By Trash Talk
Trash Talk's blink-and-you'll-miss it 'Eyes & Nines' album, is a real love-it-or-hate-it affair. Serving up ten bursts of hateful hardcore that rarely surpass the one minute mark, 'Eyes & Nines' is hardcore in its rawest and most unadorned form, where all that matters is getting the energy and emotion across as quickly as possible, and then moving onto the next song.
It says something about this album, that 'Vultures' and title track 'Eyes & Nines' are the most tuneful songs. 'Vultures' is a lumbering beast of sludgy riffing and spasming drums, with a bludgeoning, relentless step, while 'Eyes & Nines' has a punk-influenced take on hardcore, which sees Trash Talk edge closer to a more mainstream interpretation of hardcore. Basically, this sounds like the most extreme track on a hardcore-punk album, instead of your typical Trash Talk fare. 'Eyes & Nines' is a galloping, rocket-fuelled skin-shredder, held together by twisted, spazzcore riffing. It's also one of the more developed songs on the album, clocking in at a portly two minutes and twelve seconds, and is a good starting point for Trash Talk newbies. Still scary as hell, though.
Another song that brings some variety to 'Eyes & Nines,' is 'Hash Wednesday.' After a pitch-black opening of reverberating bass and ranting voiceovers that sounds like Trash Talk are orchestrating the end of the world, vocalist Lee Spielman gets in on the act with an as-yet-unseen deathcore roar. 'Hash Wednesday' is a merciless, tormented grind that brings new depth to the word 'brooding.'
The rest of the album, is Trash Talk going ballistic in under twelve minutes and displaying an uncanny ability to make each song more extreme than the previous one. 'Flesh and Blood' has Trash Talk wrangling their riffs into such unnatural shapes, it almost resembles spazzcore. These surreal riffs are the only thing holding 'Flesh and Blood' together, as it threatens to go careening off the tracks at any moment. 'Explode' is all about Sam Bosson's loose drumming style and random outbursts of blastbeat. His riotous drum lines are held vaguely together by scuzzed-up guitars and Spielman's relentless shouting of "explode! Explode! Explode!" 'I Do' is another track where the emphasis is on Bosson's unruly drumming and, once again, it's Trash Talk's love of fuzzy riffs that cement all the free-wheeling elements into something vaguely resembling a song. However, at forty seconds this is the shortest song on the album and, even as a suckerpunch of hardcore aggression, it does feel like it's over before it's really begun.

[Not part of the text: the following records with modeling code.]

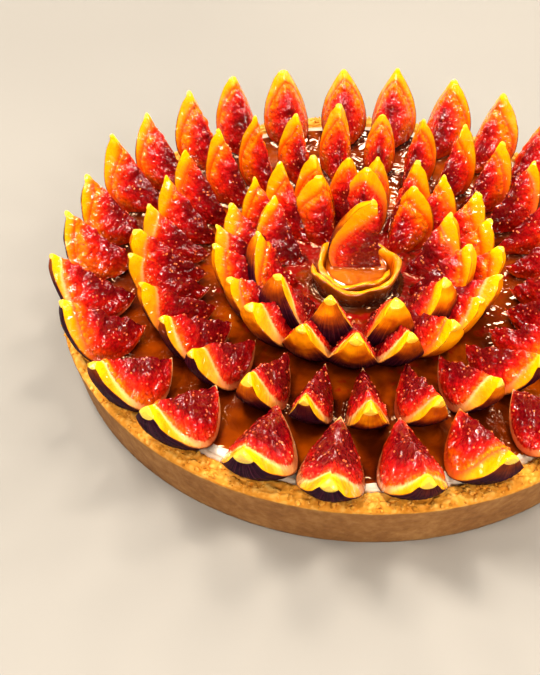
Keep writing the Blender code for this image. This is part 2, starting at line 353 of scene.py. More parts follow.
# %% Fig finish: the colours
PULP = ((0.0, "#fc9008"), (0.14, "#f8640a"), (0.32, "#ee3412"), (0.56, "#cc1418"), (0.82, "#9e0a16"),
        (1.0, "#700612"))
FRESH = ((0.0, "#fb9a60"), (0.08, "#ffd296"), (0.22, "#fbd878"), (0.5, "#f4ba1c"), (1.0, "#f6aa08"))
SOAKED = ((0.0, "#ea4e04"), (0.25, "#f67802"), (0.6, "#fd9600"), (1.0, "#ffb000"))
WARM_SKIN = ((0.0, "#5a1c0c"), (0.35, "#b4540a"), (0.7, "#ee9606"), (1.0, "#ffb80a"))
RIPENING = dict(start=0.27, inward=-0.070, along=-0.35, tone=0.8, clouds=0.9, soak=-0.46)


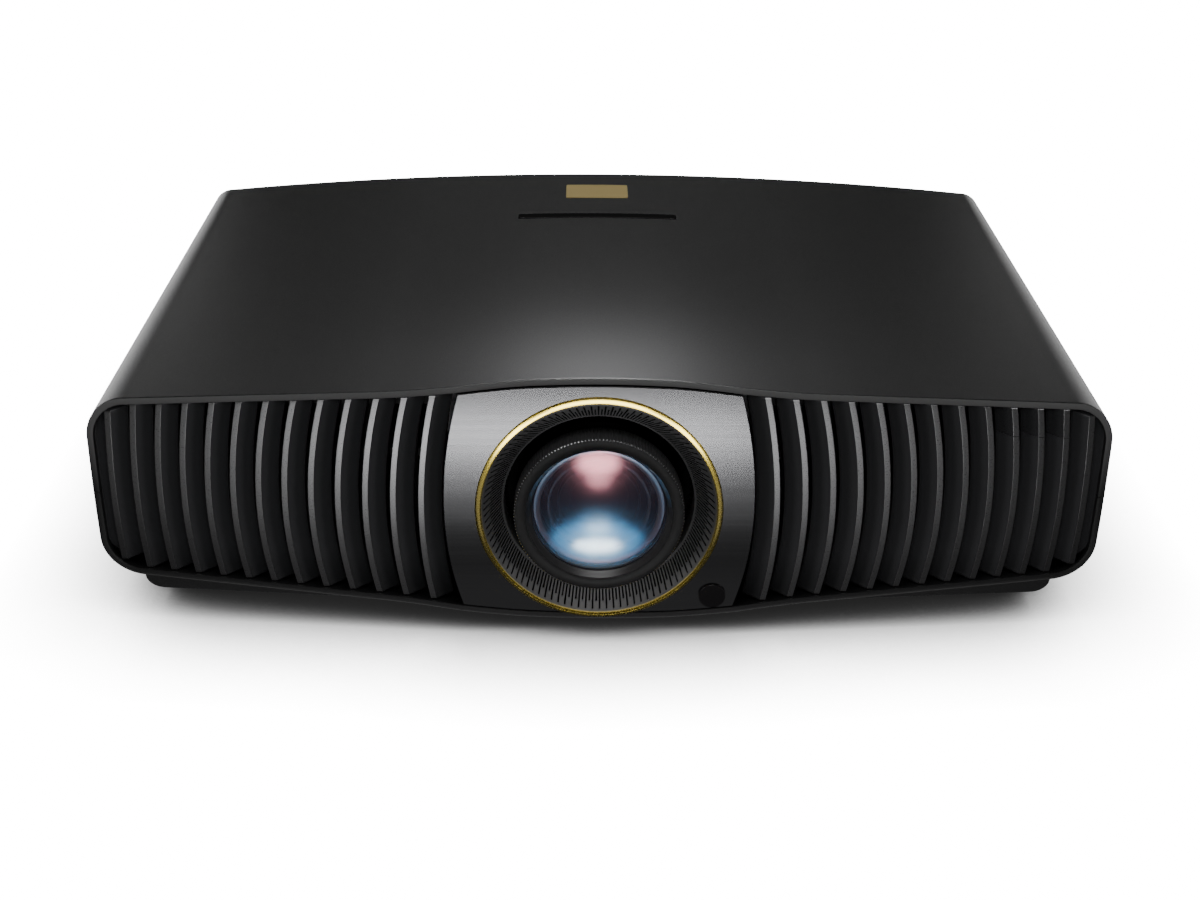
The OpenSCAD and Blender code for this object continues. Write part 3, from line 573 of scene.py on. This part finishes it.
GRILLE_Y = -140.0             # front of the frame behind the fins
RAILS_Z = ((58.0, 62.0), (86.0, 90.0))
BOW_REACH = 62.0              # height over which the fins curve in
BOW_DROP = 5.0                # how far below the lens axis they are straightest
FIN_STEPS = 44                # of a fin's height
FIN_CURL = 0.7                # round of a front edge's ends
FIN_BRIGHT = range(3, 8)      # steps of a fin's section that lie across its front edge
FIN_SHARP = 28                # degrees from which a fin's edges stay sharp
CAP_SEAM = 0.25               # seam under a status cap


def fin_face(i):
    """Width of the slanted face beside fin i's front edge."""
    return 8 - 0.11 * i


def fin_bow(i):
    """How far fin i's ends curve in towards the lens."""
    return 6.85 + 0.85 * i - 0.1 * i * i


def fin_x(i, z):
    """X of fin i's front edge at height z, for the right-hand side."""
    middle = FIN_FIRST + FIN_PITCH * i - FIN_CLOSING * i * i
    return middle - fin_bow(i) * ((z - AXIS_Z + BOW_DROP) / BOW_REACH) ** 2


def fin_ends(i):
    """Heights of fin i's foot and top."""
    h = FIN_EDGE / 2
    return over_floor(fin_x(i, 24) + h) + FIN_GAP, under_roof(fin_x(i, 122) + h) - FIN_GAP


def fin_section(i, z, back_off, back):
    """Plan section of fin i at height z: a softly rounded front edge, the slanted face, the web.

    back_off sets the front edge back, and back is the web's rear end.
    """
    x, y = fin_x(i, z), front_y(fin_x(i, z), z) + FIN_INSET + back_off
    h, r = FIN_EDGE / 2, 0.25                       # half the edge's width, and its rounds
    w = x - h - fin_face(i)                         # where the slanted face meets the web
    points = [(x + h, y + 2.0), (x + h, y + r)]
    points += [(x + h - r + r * math.cos(a), y + r - r * math.sin(a)) for a in (0.5, 1.0, math.pi / 2)]
    points += [(x + h - r - 0.06, y), (x - h + r + 0.06, y)]
    points += [(x - h + r * 0.8, y), (x - h + 0.05, y + 0.06), (x - h - 0.15, y + 0.25)]
    points += [(w + 0.3, y + 6.7), (w, y + 7.2)]
    points += [(w, back), (w + 2.2, back), (w + 2.2, y + 9.2)]
    return points


def fin_mesh(i, z0, z1, verts, faces, bright, side, back, round_top=True, round_foot=True):
    """Adds one fin between two heights; its front edge is rounded off at the ends."""
    steps, curl = FIN_STEPS, FIN_CURL
    base = len(verts)
    for j in range(steps + 1):
        t = (1 - math.cos(math.pi * j / steps)) / 2
        z = z0 + (z1 - z0) * t
        near = min(z1 - z if round_top else curl, z - z0 if round_foot else curl, curl)
        off = curl - math.sqrt(max(0.0, curl ** 2 - (curl - near) ** 2))
        section = fin_section(i, z, off, back)
        cols = len(section)
        verts += [(side * x, y, z) for x, y in section]
    bright += [len(faces) + j * cols + k for j in range(steps) for k in FIN_BRIGHT]
    faces += [tuple(base + v for v in f) for f in grid_faces(steps + 1, cols, close_cols=True)]
    faces.append(tuple(base + k for k in range(cols)))
    faces.append(tuple(base + steps * cols + k for k in reversed(range(cols))))


def grille_frame(verts, faces, side):
    """The frame behind the fins: a rim that follows the case, and two cross rails."""
    y0, y1 = GRILLE_Y, GRILLE_Y + 3.5
    x0, x1, n = 74.0, HALF_W - 4, 40
    xs = [x0 + (x1 - x0) * i / n for i in range(n + 1)]
    bands = [
        ([over_floor(x) + 0.4 for x in xs], [max(34.0, over_floor(x) + 1) for x in xs]),
        *(([lo] * (n + 1), [hi] * (n + 1)) for lo, hi in RAILS_Z),
        ([min(114.0, under_roof(x) - 1.2) for x in xs], [under_roof(x) - 0.6 for x in xs]),
    ]
    for lows, highs in bands:
        base = len(verts)
        for x, lo, hi in zip(xs, lows, highs):
            verts += [(side * x, y0, lo), (side * x, y0, hi), (side * x, y1, hi), (side * x, y1, lo)]
        faces += [tuple(base + v for v in f) for f in grid_faces(n + 1, 4, close_cols=True)]
        faces.append(tuple(base + k for k in range(4)))
        faces.append(tuple(base + n * 4 + k for k in range(4)))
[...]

Just when you thought Trash Talk had pushed hardcore to the limits, in turns out they haven't even started to give you ear-ache yet, unleashing the whip-lash inducing 'Envy.' Trash Talk keep the pedal firmly to the metal, and even manage to shoe-horn a breakdown into 'Envy's forty-five seconds. Impressive stuff.
'Rabbit Holes' ricochets between an 'Envy'-style hardcore plunge, and a bass-drenched, skewhiff swagger, before Trash Talk really reign the wild energy in for an end-section of bass-soaked straining that'll have you on the edge of your seat.
Along with title track 'Eyes & Nines,' the inappropriately-named 'Trudge' has a hardcore-punk slant, with guitars that gallop raggedly along, dragging a jagged sprawl of rumbling drums and warring vocals along for the ride. 'Trudge' pulls the 'Rabbit Holes' trick of channelling all that manic energy into a single-minded conclusion, where Trash Talk thunder with more intensity than ever before.
Album highlight, is 'On A Fix,' which could have been completely overwhelmed by the ear-demolishing drumbeats, but Spielman could probably make himself heard over the sound of the apocalypse. Every hint of space is filled in with fuzzy riffs, creating a suffocating wall of noise. However, Trash Talk throw a curveball, and end on a passage of groovy bass that conforms more to The Ghost of a Thousand school of hardcore, than Trash Talk's usual just-short-of-being-unlistenable hardcore. This is a song that shows Trash Talk owning the two polar extremes of their chosen genre.
The attention Trash Talk are currently getting from the mainstream music press (in particular the NME) could result in a backlash amongst the hardcore community but, for hardcore fans in search of no-holds-barred fury in under sixty seconds, 'Eyes & Nines' is a dream come true.